++++ Data extract

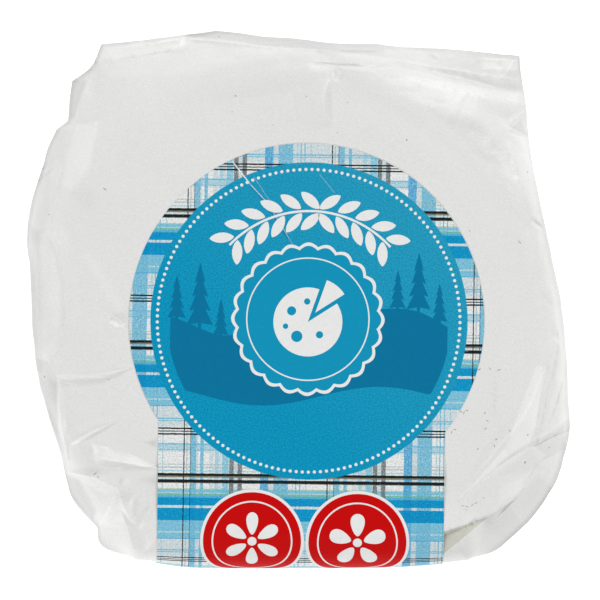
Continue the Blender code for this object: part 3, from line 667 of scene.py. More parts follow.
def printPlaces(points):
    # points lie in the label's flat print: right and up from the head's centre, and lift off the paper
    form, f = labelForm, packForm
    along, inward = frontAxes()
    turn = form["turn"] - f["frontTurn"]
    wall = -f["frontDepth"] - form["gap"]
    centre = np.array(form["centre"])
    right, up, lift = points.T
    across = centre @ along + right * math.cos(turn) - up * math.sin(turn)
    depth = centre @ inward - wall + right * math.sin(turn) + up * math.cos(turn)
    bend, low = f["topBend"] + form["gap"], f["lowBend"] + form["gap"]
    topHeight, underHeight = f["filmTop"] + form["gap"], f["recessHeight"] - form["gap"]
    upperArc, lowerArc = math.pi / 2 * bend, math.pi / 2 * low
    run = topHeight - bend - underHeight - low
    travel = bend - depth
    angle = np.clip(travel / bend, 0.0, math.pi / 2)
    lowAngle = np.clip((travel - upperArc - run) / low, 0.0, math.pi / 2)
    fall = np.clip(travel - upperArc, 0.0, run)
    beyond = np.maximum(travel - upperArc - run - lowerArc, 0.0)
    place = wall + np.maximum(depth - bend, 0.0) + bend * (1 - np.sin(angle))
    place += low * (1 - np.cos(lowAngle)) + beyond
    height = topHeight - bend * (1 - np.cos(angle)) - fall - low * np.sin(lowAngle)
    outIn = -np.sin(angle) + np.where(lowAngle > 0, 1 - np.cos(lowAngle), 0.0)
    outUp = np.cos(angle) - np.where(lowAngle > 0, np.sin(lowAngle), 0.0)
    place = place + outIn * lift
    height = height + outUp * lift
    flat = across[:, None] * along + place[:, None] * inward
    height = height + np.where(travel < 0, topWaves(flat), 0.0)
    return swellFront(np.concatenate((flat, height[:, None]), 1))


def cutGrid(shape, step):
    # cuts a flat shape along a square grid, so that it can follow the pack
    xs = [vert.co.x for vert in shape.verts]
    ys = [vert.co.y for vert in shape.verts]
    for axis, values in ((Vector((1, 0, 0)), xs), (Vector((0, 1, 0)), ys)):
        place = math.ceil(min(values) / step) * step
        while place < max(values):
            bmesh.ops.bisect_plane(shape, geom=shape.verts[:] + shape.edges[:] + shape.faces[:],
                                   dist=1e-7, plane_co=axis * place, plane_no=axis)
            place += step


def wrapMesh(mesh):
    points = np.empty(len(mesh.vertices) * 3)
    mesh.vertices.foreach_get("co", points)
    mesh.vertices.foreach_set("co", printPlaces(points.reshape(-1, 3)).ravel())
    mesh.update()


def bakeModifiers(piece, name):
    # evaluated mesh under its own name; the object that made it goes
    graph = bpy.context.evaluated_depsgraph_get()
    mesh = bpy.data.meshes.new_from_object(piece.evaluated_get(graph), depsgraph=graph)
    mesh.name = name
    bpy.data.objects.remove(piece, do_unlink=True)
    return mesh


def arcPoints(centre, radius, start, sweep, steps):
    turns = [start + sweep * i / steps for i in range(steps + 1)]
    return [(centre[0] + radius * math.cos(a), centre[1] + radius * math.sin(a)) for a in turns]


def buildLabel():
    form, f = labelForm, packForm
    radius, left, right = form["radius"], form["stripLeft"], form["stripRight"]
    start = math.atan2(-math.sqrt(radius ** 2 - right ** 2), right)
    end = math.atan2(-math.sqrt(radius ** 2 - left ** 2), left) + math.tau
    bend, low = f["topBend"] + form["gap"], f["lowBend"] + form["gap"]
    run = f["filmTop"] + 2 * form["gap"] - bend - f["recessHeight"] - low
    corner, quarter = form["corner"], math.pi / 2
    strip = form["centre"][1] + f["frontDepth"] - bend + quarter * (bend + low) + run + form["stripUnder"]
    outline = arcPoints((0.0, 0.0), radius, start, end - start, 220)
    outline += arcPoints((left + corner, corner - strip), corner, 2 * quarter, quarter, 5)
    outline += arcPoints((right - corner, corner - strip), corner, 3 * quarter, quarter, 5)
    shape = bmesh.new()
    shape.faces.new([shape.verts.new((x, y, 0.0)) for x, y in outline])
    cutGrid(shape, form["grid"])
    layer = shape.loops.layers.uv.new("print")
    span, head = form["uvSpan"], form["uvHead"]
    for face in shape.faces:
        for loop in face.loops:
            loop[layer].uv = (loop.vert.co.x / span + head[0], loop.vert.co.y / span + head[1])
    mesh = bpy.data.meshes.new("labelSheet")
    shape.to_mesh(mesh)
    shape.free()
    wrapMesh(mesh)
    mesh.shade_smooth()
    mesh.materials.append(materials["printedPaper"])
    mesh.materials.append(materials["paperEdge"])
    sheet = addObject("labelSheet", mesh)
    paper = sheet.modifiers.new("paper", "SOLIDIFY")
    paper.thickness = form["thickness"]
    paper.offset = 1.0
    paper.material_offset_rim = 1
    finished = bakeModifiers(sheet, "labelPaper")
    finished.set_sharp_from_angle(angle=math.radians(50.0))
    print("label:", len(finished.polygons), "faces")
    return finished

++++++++

Job: Write out all the data again, exactly as it appears.

Task solution:
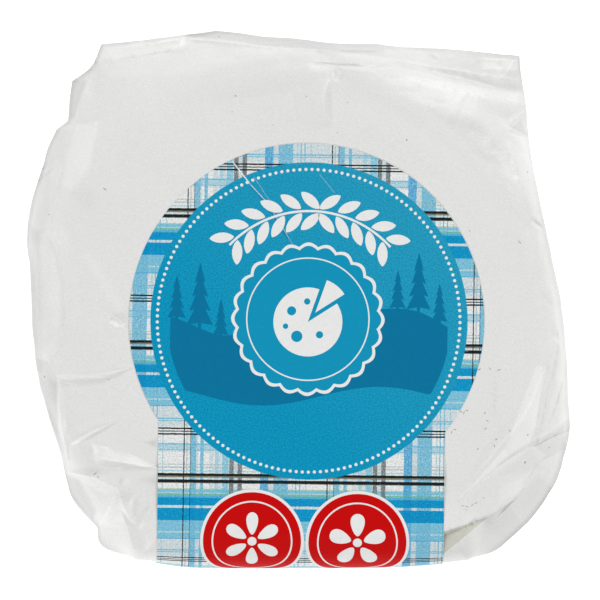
Continue the Blender code for this object: part 3, from line 667 of scene.py. More parts follow.
def printPlaces(points):
    # points lie in the label's flat print: right and up from the head's centre, and lift off the paper
    form, f = labelForm, packForm
    along, inward = frontAxes()
    turn = form["turn"] - f["frontTurn"]
    wall = -f["frontDepth"] - form["gap"]
    centre = np.array(form["centre"])
    right, up, lift = points.T
    across = centre @ along + right * math.cos(turn) - up * math.sin(turn)
    depth = centre @ inward - wall + right * math.sin(turn) + up * math.cos(turn)
    bend, low = f["topBend"] + form["gap"], f["lowBend"] + form["gap"]
    topHeight, underHeight = f["filmTop"] + form["gap"], f["recessHeight"] - form["gap"]
    upperArc, lowerArc = math.pi / 2 * bend, math.pi / 2 * low
    run = topHeight - bend - underHeight - low
    travel = bend - depth
    angle = np.clip(travel / bend, 0.0, math.pi / 2)
    lowAngle = np.clip((travel - upperArc - run) / low, 0.0, math.pi / 2)
    fall = np.clip(travel - upperArc, 0.0, run)
    beyond = np.maximum(travel - upperArc - run - lowerArc, 0.0)
    place = wall + np.maximum(depth - bend, 0.0) + bend * (1 - np.sin(angle))
    place += low * (1 - np.cos(lowAngle)) + beyond
    height = topHeight - bend * (1 - np.cos(angle)) - fall - low * np.sin(lowAngle)
    outIn = -np.sin(angle) + np.where(lowAngle > 0, 1 - np.cos(lowAngle), 0.0)
    outUp = np.cos(angle) - np.where(lowAngle > 0, np.sin(lowAngle), 0.0)
    place = place + outIn * lift
    height = height + outUp * lift
    flat = across[:, None] * along + place[:, None] * inward
    height = height + np.where(travel < 0, topWaves(flat), 0.0)
    return swellFront(np.concatenate((flat, height[:, None]), 1))


def cutGrid(shape, step):
    # cuts a flat shape along a square grid, so that it can follow the pack
    xs = [vert.co.x for vert in shape.verts]
    ys = [vert.co.y for vert in shape.verts]
    for axis, values in ((Vector((1, 0, 0)), xs), (Vector((0, 1, 0)), ys)):
        place = math.ceil(min(values) / step) * step
        while place < max(values):
            bmesh.ops.bisect_plane(shape, geom=shape.verts[:] + shape.edges[:] + shape.faces[:],
                                   dist=1e-7, plane_co=axis * place, plane_no=axis)
            place += step


def wrapMesh(mesh):
    points = np.empty(len(mesh.vertices) * 3)
    mesh.vertices.foreach_get("co", points)
    mesh.vertices.foreach_set("co", printPlaces(points.reshape(-1, 3)).ravel())
    mesh.update()


def bakeModifiers(piece, name):
    # evaluated mesh under its own name; the object that made it goes
    graph = bpy.context.evaluated_depsgraph_get()
    mesh = bpy.data.meshes.new_from_object(piece.evaluated_get(graph), depsgraph=graph)
    mesh.name = name
    bpy.data.objects.remove(piece, do_unlink=True)
    return mesh


def arcPoints(centre, radius, start, sweep, steps):
    turns = [start + sweep * i / steps for i in range(steps + 1)]
    return [(centre[0] + radius * math.cos(a), centre[1] + radius * math.sin(a)) for a in turns]


def buildLabel():
    form, f = labelForm, packForm
    radius, left, right = form["radius"], form["stripLeft"], form["stripRight"]
    start = math.atan2(-math.sqrt(radius ** 2 - right ** 2), right)
    end = math.atan2(-math.sqrt(radius ** 2 - left ** 2), left) + math.tau
    bend, low = f["topBend"] + form["gap"], f["lowBend"] + form["gap"]
    run = f["filmTop"] + 2 * form["gap"] - bend - f["recessHeight"] - low
    corner, quarter = form["corner"], math.pi / 2
    strip = form["centre"][1] + f["frontDepth"] - bend + quarter * (bend + low) + run + form["stripUnder"]
    outline = arcPoints((0.0, 0.0), radius, start, end - start, 220)
    outline += arcPoints((left + corner, corner - strip), corner, 2 * quarter, quarter, 5)
    outline += arcPoints((right - corner, corner - strip), corner, 3 * quarter, quarter, 5)
    shape = bmesh.new()
    shape.faces.new([shape.verts.new((x, y, 0.0)) for x, y in outline])
    cutGrid(shape, form["grid"])
    layer = shape.loops.layers.uv.new("print")
    span, head = form["uvSpan"], form["uvHead"]
    for face in shape.faces:
        for loop in face.loops:
            loop[layer].uv = (loop.vert.co.x / span + head[0], loop.vert.co.y / span + head[1])
    mesh = bpy.data.meshes.new("labelSheet")
    shape.to_mesh(mesh)
    shape.free()
    wrapMesh(mesh)
    mesh.shade_smooth()
    mesh.materials.append(materials["printedPaper"])
    mesh.materials.append(materials["paperEdge"])
    sheet = addObject("labelSheet", mesh)
    paper = sheet.modifiers.new("paper", "SOLIDIFY")
    paper.thickness = form["thickness"]
    paper.offset = 1.0
    paper.material_offset_rim = 1
    finished = bakeModifiers(sheet, "labelPaper")
    finished.set_sharp_from_angle(angle=math.radians(50.0))
    print("label:", len(finished.polygons), "faces")
    return finished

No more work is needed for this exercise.